** begin GIVEN INFORMATION **

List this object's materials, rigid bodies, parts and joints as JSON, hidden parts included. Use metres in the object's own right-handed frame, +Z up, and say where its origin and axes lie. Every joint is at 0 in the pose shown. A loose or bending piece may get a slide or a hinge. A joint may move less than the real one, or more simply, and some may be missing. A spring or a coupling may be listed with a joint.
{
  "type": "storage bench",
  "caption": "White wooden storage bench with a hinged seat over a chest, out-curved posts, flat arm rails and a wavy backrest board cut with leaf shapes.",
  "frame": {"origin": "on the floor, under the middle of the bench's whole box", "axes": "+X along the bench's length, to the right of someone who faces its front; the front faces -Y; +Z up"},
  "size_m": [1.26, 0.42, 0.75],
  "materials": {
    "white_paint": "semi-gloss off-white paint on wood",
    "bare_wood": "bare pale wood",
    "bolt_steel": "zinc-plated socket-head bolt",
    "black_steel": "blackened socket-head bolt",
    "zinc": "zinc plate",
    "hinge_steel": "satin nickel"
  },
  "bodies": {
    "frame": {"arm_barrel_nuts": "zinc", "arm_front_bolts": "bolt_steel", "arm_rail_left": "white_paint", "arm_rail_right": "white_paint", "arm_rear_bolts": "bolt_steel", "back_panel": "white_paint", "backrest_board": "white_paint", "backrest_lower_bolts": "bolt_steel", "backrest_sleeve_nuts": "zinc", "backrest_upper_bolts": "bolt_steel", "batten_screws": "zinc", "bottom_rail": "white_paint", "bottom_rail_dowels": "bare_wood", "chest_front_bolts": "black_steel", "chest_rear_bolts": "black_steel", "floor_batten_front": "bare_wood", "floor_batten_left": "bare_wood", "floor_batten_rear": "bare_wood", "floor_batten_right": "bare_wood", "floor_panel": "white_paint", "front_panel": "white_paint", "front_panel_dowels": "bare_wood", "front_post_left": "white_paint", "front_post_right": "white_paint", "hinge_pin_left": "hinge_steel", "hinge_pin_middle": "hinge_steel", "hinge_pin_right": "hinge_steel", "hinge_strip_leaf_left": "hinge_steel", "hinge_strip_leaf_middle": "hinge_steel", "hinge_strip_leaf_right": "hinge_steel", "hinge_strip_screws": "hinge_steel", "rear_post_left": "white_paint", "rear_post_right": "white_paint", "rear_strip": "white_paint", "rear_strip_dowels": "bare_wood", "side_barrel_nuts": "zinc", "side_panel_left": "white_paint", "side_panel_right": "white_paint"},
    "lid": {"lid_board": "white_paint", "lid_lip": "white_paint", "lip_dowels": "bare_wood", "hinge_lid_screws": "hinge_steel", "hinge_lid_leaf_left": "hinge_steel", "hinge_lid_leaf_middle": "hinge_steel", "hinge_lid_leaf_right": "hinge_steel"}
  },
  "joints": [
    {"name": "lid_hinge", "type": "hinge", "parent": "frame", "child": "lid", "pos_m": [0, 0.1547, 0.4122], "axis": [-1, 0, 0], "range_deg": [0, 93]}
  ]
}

** end GIVEN INFORMATION **

WHAT YOU SHOULD DO »
Each line in the material above must be retyped without alteration.

THE REPLY »
List this object's materials, rigid bodies, parts and joints as JSON, hidden parts included. Use metres in the object's own right-handed frame, +Z up, and say where its origin and axes lie. Every joint is at 0 in the pose shown. A loose or bending piece may get a slide or a hinge. A joint may move less than the real one, or more simply, and some may be missing. A spring or a coupling may be listed with a joint.
{
  "type": "storage bench",
  "caption": "White wooden storage bench with a hinged seat over a chest, out-curved posts, flat arm rails and a wavy backrest board cut with leaf shapes.",
  "frame": {"origin": "on the floor, under the middle of the bench's whole box", "axes": "+X along the bench's length, to the right of someone who faces its front; the front faces -Y; +Z up"},
  "size_m": [1.26, 0.42, 0.75],
  "materials": {
    "white_paint": "semi-gloss off-white paint on wood",
    "bare_wood": "bare pale wood",
    "bolt_steel": "zinc-plated socket-head bolt",
    "black_steel": "blackened socket-head bolt",
    "zinc": "zinc plate",
    "hinge_steel": "satin nickel"
  },
  "bodies": {
    "frame": {"arm_barrel_nuts": "zinc", "arm_front_bolts": "bolt_steel", "arm_rail_left": "white_paint", "arm_rail_right": "white_paint", "arm_rear_bolts": "bolt_steel", "back_panel": "white_paint", "backrest_board": "white_paint", "backrest_lower_bolts": "bolt_steel", "backrest_sleeve_nuts": "zinc", "backrest_upper_bolts": "bolt_steel", "batten_screws": "zinc", "bottom_rail": "white_paint", "bottom_rail_dowels": "bare_wood", "chest_front_bolts": "black_steel", "chest_rear_bolts": "black_steel", "floor_batten_front": "bare_wood", "floor_batten_left": "bare_wood", "floor_batten_rear": "bare_wood", "floor_batten_right": "bare_wood", "floor_panel": "white_paint", "front_panel": "white_paint", "front_panel_dowels": "bare_wood", "front_post_left": "white_paint", "front_post_right": "white_paint", "hinge_pin_left": "hinge_steel", "hinge_pin_middle": "hinge_steel", "hinge_pin_right": "hinge_steel", "hinge_strip_leaf_left": "hinge_steel", "hinge_strip_leaf_middle": "hinge_steel", "hinge_strip_leaf_right": "hinge_steel", "hinge_strip_screws": "hinge_steel", "rear_post_left": "white_paint", "rear_post_right": "white_paint", "rear_strip": "white_paint", "rear_strip_dowels": "bare_wood", "side_barrel_nuts": "zinc", "side_panel_left": "white_paint", "side_panel_right": "white_paint"},
    "lid": {"lid_board": "white_paint", "lid_lip": "white_paint", "lip_dowels": "bare_wood", "hinge_lid_screws": "hinge_steel", "hinge_lid_leaf_left": "hinge_steel", "hinge_lid_leaf_middle": "hinge_steel", "hinge_lid_leaf_right": "hinge_steel"}
  },
  "joints": [
    {"name": "lid_hinge", "type": "hinge", "parent": "frame", "child": "lid", "pos_m": [0, 0.1547, 0.4122], "axis": [-1, 0, 0], "range_deg": [0, 93]}
  ]
}